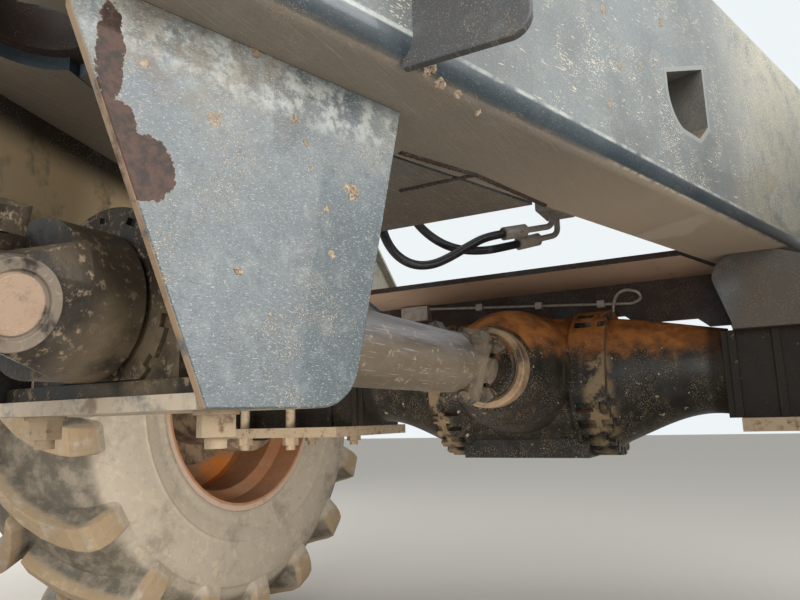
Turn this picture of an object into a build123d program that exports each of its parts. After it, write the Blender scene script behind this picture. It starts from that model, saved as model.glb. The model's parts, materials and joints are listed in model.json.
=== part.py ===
from build123d import *
from math import atan2, cos, degrees, radians, sin, tan
import os

# Front underframe of an articulated site dumper: splayed channel rails on a rigid
# drive axle, a cradle for the shaft's centre bearing, the shaft and two wheels.
# Origin on the king-pin axis, half-way between its two lugs.
# +X towards the skip, +Y to the machine's left, +Z up, millimetres.

# Stance
AXLE_X = 1045.0
AXLE_DROP = 357.0
SHAFT_DROP = 335.0
TRACK = 1800.0

# Rails, pressed channels that splay from the tail, run straight past the knee
# and lose their height towards the skip's pivots
PLATE = 10.0
RAIL_RISE = 178.0
RAIL_DROP = 165.0
RAIL_TAIL_X = -30.0
RAIL_TAIL_Y = 140.0
KNEE_X = 1160.0
RAIL_WIDE_Y = 531.0
RAIL_FRONT_X = 1650.0
LOWER_FLANGE = 138.0
UPPER_FLANGE = 90.0
BEND_R = 20.0
FALL_FROM_X = 1190.0
FALL_TO_X = 1430.0
FRONT_TOP = -38.0
FRONT_LIP = 30.0

# Window in the web, about a centre on its outer face
WINDOW_X = 607.0
WINDOW_RISE = -33.0
WINDOW_REAR = 50.0
WINDOW_FRONT = 62.0
WINDOW_HIGH = 61.0
WINDOW_HIGH_REAR = 17.0
WINDOW_LOW_FRONT = 20.0
WINDOW_LOW = 45.0
LINER_DEEP = 62.0
LINER_WALL = 6.0

# King-pin lugs on the lower flanges and the plates between the rails
LUG_THICK = 30.0
LUG_NOSE_R = 95.0
KING_PIN_R = 30.0
KING_CLEAR_R = 40.0
LOWER_LUG_INSET = 12.0
LUG_FRONT_X = 120.0
TAIL_PLATE_REAR = 46.0
TAIL_PLATE_FRONT = 515.0
BULKHEAD = 12.0

# Beam over the axle, with a hanging web, and the saddles on the axle
BEAM_REAR_X = AXLE_X - 140.0
BEAM_WEB_X = AXLE_X + 55.0
BEAM_WEB_HALF = 345.0
BEAM_WEB_DROP = 80.0
BEAM_ARCH_DROP = 63.0
BEAM_ARCH_Y = 175.0
BEAM_ARCH_RUN = 22.0
BEAM_HOLE_Y = 325.0
BEAM_HOLE_DROP = 55.0
BEAM_HOLE_R = 4.0
SADDLE_INNER_Y = 342.0
SADDLE_FOOT_Y = 364.0
SADDLE_OUTER_Y = 655.0
SADDLE_LONG = 210.0
SADDLE_CORNER_R = 40.0
SADDLE_OUTER_RISE = 30.0
CLAMP_THICK = 20.0
CLAMP_LONG = 300.0
CLAMP_EAR = 25.0
STUD_R = 10.0
STUD_OVER = 10.0
STUD_NUT_R = 17.3
STUD_NUT = 16.0
STUD_X = 126.0
STUD_YS = (495.0, 620.0)

# Cross tubes and pivots
RAM_BEAM_X = 805.0
RAM_BEAM_SIZE = 100.0
RAM_BEAM_WALL = 8.0
RAM_BEAM_Z = 20.0
RAM_EAR_GAP = 62.0
RAM_EAR_THICK = 20.0
RAM_EAR_RISE = 70.0
RAM_EAR_FOOT = 50.0
RAM_EAR_R = 40.0
RAM_PIN_R = 20.0
FRONT_TUBE_X = 1480.0
FRONT_TUBE_Z = -100.0
FRONT_TUBE_R = 45.0
FRONT_TUBE_WALL = 8.0
SKIP_PIVOT_X = 1590.0
SKIP_PIVOT_Z = -100.0
SKIP_PIN_R = 25.0
SKIP_NECK_R = 40.0
SKIP_BOSS_R = 55.0
SKIP_BOSS_LONG = 40.0
STEER_X = 330.0
STEER_Z = -40.0
STEER_REACH = 62.0
STEER_PIN_R = 15.0
STEER_EAR_R = 30.0
STEER_EAR_FOOT = 45.0
STEER_EAR_GAP = 42.0
STEER_EAR_THICK = 16.0

# Cradle hung under the tail
CRADLE_X = 52.0
CRADLE_Y = 105.0
CRADLE_SPLAY = 16.5
CRADLE_PLATE = 8.0
CRADLE_FLOOR = 10.0
CRADLE_FLOOR_LONG = 86.0
CRADLE_DROP = 241.0
CRADLE_LONG = 114.0
CRADLE_TOP_FRONT = 171.0
CRADLE_TOP_REAR = 88.0
CRADLE_KINK = 19.0
CRADLE_CORNER_R = 36.0
STEP_X = 150.0
STEP_REACH = 88.0
STEP_TALL = 150.0
STEP_SLOPE = 14.0
STEP_CORNER_R = 18.0
STEP_THICK = 8.0
STEP_UP = 6.0

# Centre bearing on the cradle's floor
BEARING_X = 82.0
BEARING_LONG = 40.0
BEARING_R = 55.0
HOUSING_R = 72.0
FOOT_HALF = 98.0
FOOT_THICK = 10.0
FOOT_STEP = 4.0
FLOOR_BOLT_Y = 85.0
FLOOR_BOLT_R = 7.0
FLOOR_NUT_R = 12.5
FLOOR_NUT = 14.0
FLOOR_WASHER = 3.0
FLOOR_BOLT_OVER = 7.0
RETAINER_R = 65.0
RETAINER = 4.0
RETAINER_SLOTS = 14
SLOT_WIDE = 9.0
SLOT_DEEP = 5.0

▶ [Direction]
Everything from the first line of the data through the line containing "TRACK = 1800.0" should be echoed exactly. Add nothing.

▶ [Written response]
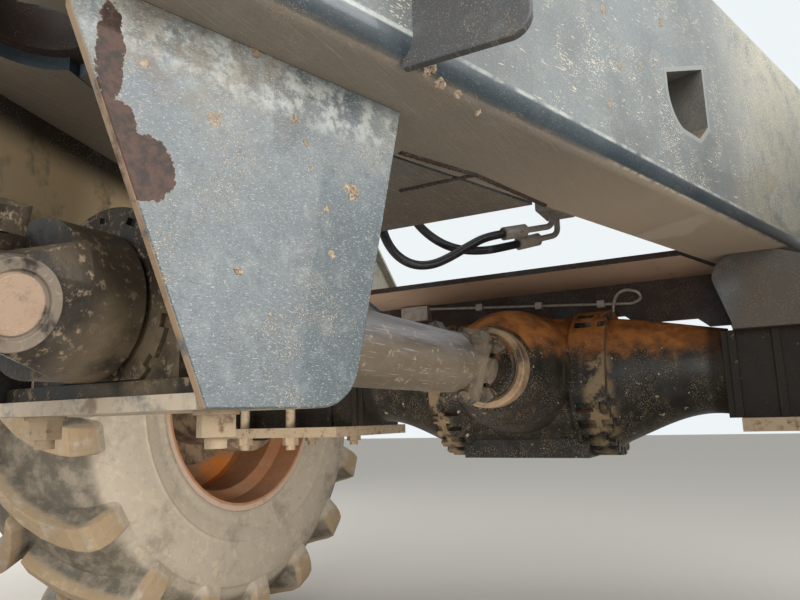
Turn this picture of an object into a build123d program that exports each of its parts. After it, write the Blender scene script behind this picture. It starts from that model, saved as model.glb. The model's parts, materials and joints are listed in model.json.
=== part.py ===
from build123d import *
from math import atan2, cos, degrees, radians, sin, tan
import os

# Front underframe of an articulated site dumper: splayed channel rails on a rigid
# drive axle, a cradle for the shaft's centre bearing, the shaft and two wheels.
# Origin on the king-pin axis, half-way between its two lugs.
# +X towards the skip, +Y to the machine's left, +Z up, millimetres.

# Stance
AXLE_X = 1045.0
AXLE_DROP = 357.0
SHAFT_DROP = 335.0
TRACK = 1800.0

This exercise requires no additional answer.